My early childhood was happy.  I had one younger brother who was two years younger than me and I got on with him. We had squabbles but nothing serious until around 1977. My parents’ marriage was very obviously falling apart. There were rows and fights all the time and my Mum had a nervous breakdown. She was on so many drugs. She was claustrophobic and agoraphobic at the same time. Eventually they had a legal separation but still lived in the same house even though they couldn’t bear to be in the same space at the same time. It was so traumatic.

My Mum had a nervous breakdown. She was on so many drugs. She was claustrophobic and agoraphobic at the same time.

My Dad and brother became estranged which made my Mum turn on me because she didn’t think it was fair for me to get love and attention from her as well as Dad if my brother only got it from her. Go figure!

So, my life at this point turned completely on its head. I went from a happy child to a withdrawn and timid pre-teen who had to cook and clean from the age of nine. I shared my room with my Mum who played Des O’Connor and Barry Manilow records all night long with the light on, which triggered my own insomnia. I felt unloved, unwanted and came to believe I wasn’t worthy of being treated any better than someone’s punchbag. This was the start of my downward spiral, my inability to trust even my own instinct, and my belief that I wasn’t worthy of love and respect because if my own parents can’t give it to me who will?

I felt unloved, unwanted and came to believe I wasn’t worthy of being treated any better than someone’s punchbag.

In hindsight my depression kicked in around this time because of this and I have never been able to fully recover from this childhood trauma.

We ended up moving to Luton as there was a 25-year waiting list for council housing in London. Mum and Dad had been living in a room in a private house and when I was born they obviously needed something more suitable. Dad was able to get a job transfer to Luton with a promise of a council house so that is what they did.

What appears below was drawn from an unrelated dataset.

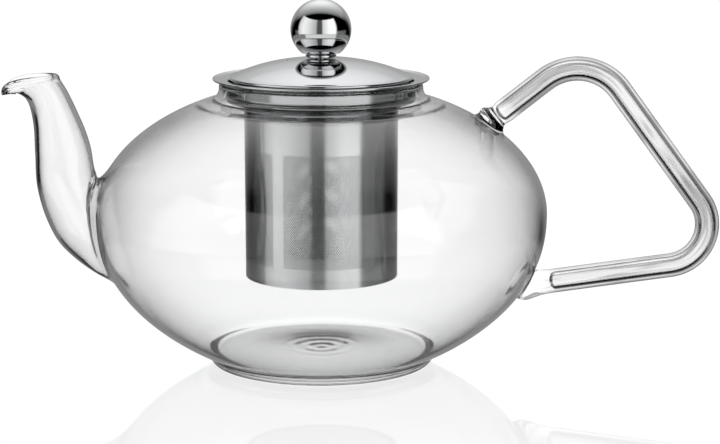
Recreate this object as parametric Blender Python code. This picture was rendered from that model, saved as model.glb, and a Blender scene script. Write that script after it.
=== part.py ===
"""Glass teapot with a lift-out steel infuser and a ball-knob lid.

Run it with: blender --background --python part.py

Frame: the origin is the centre of the flat underside, on the pot's axis.
+Z is up, +X points to the handle and -X to the spout.  Units are metres.
The pot is blown borosilicate glass.  The infuser hangs by its brim from the
glass lip, and the lid's skirt stands on the step inside the infuser.
"""

import math

import bmesh
import bpy
from mathutils import Vector

MM = 0.001

# Clearance left between pieces that touch, or that were melted together
GAP = 0.3 * MM

# How finely round pieces are faceted
BIG_STEPS = 40
SMALL_STEPS = 20
TUBE_SIDES = 12
SPOUT_SIDES = 20

# Bowl: two half superellipses that meet at the widest height
BOWL_RADIUS = 86.1 * MM
WIDEST_Z = 58.1 * MM
UPPER_HEIGHT = 49.6 * MM
LOWER_HEIGHT = 66.2 * MM
UPPER_POWERS = (1.97, 2.06)
LOWER_POWERS = (2.23, 1.52)
GLASS_WALL = 2.0 * MM
FOOT_RADIUS = 42.9 * MM
FOOT_HEIGHT = 4.0 * MM
FOOT_EDGE = 1.2 * MM
FLOOR_Z = 4.5 * MM

# Neck of the bowl
LIP_Z = 107.8 * MM
NECK_OUTER = 38.6 * MM
NECK_INNER = 36.2 * MM
NECK_FILLET = 4.5 * MM
NECK_STRAIGHT = 2.0 * MM
INSIDE_NECK = 5.5 * MM
INSIDE_SHOULDER = 8.5 * MM

# Opening in the bowl's wall, under the spout
SPOUT_HOLE_Z = 51.0 * MM
SPOUT_HOLE_HALF = (12.5 * MM, 14.0 * MM)

# Spout stations, from inside the bowl to the mouth:
# (under side x, z), (upper side x, z), half width across
SPOUT_STATIONS = [
    ((-76.0, 32.5), (-76.0, 70.5), 15.5),
    ((-86.0, 34.4), (-84.6, 69.2), 15.0),
    ((-98.4, 44.3), (-86.2, 72.8), 13.8),
    ((-104.6, 55.0), (-86.8, 77.0), 12.4),
    ((-108.1, 68.0), (-87.5, 82.5), 10.9),
    ((-108.6, 80.4), (-89.4, 89.2), 9.4),
    ((-109.0, 92.0), (-92.4, 96.6), 8.3),
    ((-111.0, 100.6), (-95.6, 103.6), 7.8),
    ((-115.2, 103.7), (-98.4, 108.4), 7.8),
    ((-120.6, 102.7), (-100.0, 110.9), 8.0),
]
SPOUT_WALL = 1.8 * MM
MOUTH_RISE = 1.6 * MM

# Handle: a bent tube.  Corners of its centre line, and the bends' radii
TUBE_RADIUS = 4.6 * MM
TUBE_BORE = 2.3 * MM
HANDLE_START = Vector((63.3, 0, 92.0)) * MM
HANDLE_CORNERS = [Vector((100.7, 0, 121.3)) * MM, Vector((160.0, 0, 40.8)) * MM]
HANDLE_END = Vector((77.6, 0, 29.6)) * MM
BEND_RADII = [20.0 * MM, 15.8 * MM]
WELD_LENGTH = 5.0 * MM
WELD_RADIUS = 5.7 * MM

# Infuser
SHEET = 0.6 * MM
BRIM_RADIUS = 41.0 * MM
BRIM_EDGE_Z = 109.3 * MM
COLLAR_OUTER = 35.65 * MM
STRAINER_RADIUS = 29.0 * MM
STRAINER_TOP = 96.0 * MM
STRAINER_BOTTOM = 33.5 * MM
CUP_HEIGHT = 6.0 * MM

# Lid
LID_RADIUS = 34.75 * MM
LID_EDGE_Z = 109.9 * MM
LID_APEX_Z = 117.0 * MM
LID_POWER = 2.3
LID_SHEET = 0.8 * MM
SKIRT_RADIUS = 33.8 * MM
SKIRT_BOTTOM = 98.95 * MM
VENT_RADIUS = 0.7 * MM
VENT_PLACE = (-12.6 * MM, -2.6 * MM)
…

Mum myself and brother moved back to London around 1980. My mum had been working hard to get well and was getting better by this time but the relationship between me and her was broken. I felt snubbed by her at every turn. And the relationship between my brother and myself was sporadic and unpredictable.

Sadly, the problems didn’t stop at home. I was picked on relentlessly in the last two years of school and right up until the last day I would get followed home by four chanting bullies. On the last day, I turned round and just told them to grow the fxxk up. I felt able to do that because I knew I wasn’t going to be trapped in the same environment day in day out. Once I’d done it, I felt I had lost out so much by not doing it earlier. Buy hey, hindsight.

My relationship with Mum got worse and was particularly bad when she had a partner who was a control freak. My life was a living hell.

I moved to Birkenhead to my Nan’s and was then moved to an aunt’s place and then to an uncle’s house. Wherever I was, I found it difficult to stay there as I couldn’t sign on and was finding it hard to find work. So, in the end I moved back my Dad’s house in Luton.

I applied for the army and got in and I felt like things were finally looking up after lifetime of never being accepted for anything I ever wanted to do. Like at school I wanted to do mechanics, not home economics and German not French!

I was 17 by then and starting to make friends and go out and live.

This was not to last however. I met someone on one of my weekends out and things went from bad to worse quite quickly. He was a glue-sniffer but I didn’t know that until I was “in love.” Not that I was a total stranger to addiction myself as I’d already become a binge drinker although I wasn’t aware of that at the time.

I tried a few times to end that relationship especially after he attempted to strangle me one time, but everyone around me that should have protected me, including my Dad, convinced me to stay with him. My only way out was to move back to London.

So there I was, a 17-year-old girl with no job and nowhere to call home. And that’s how my adult life started out.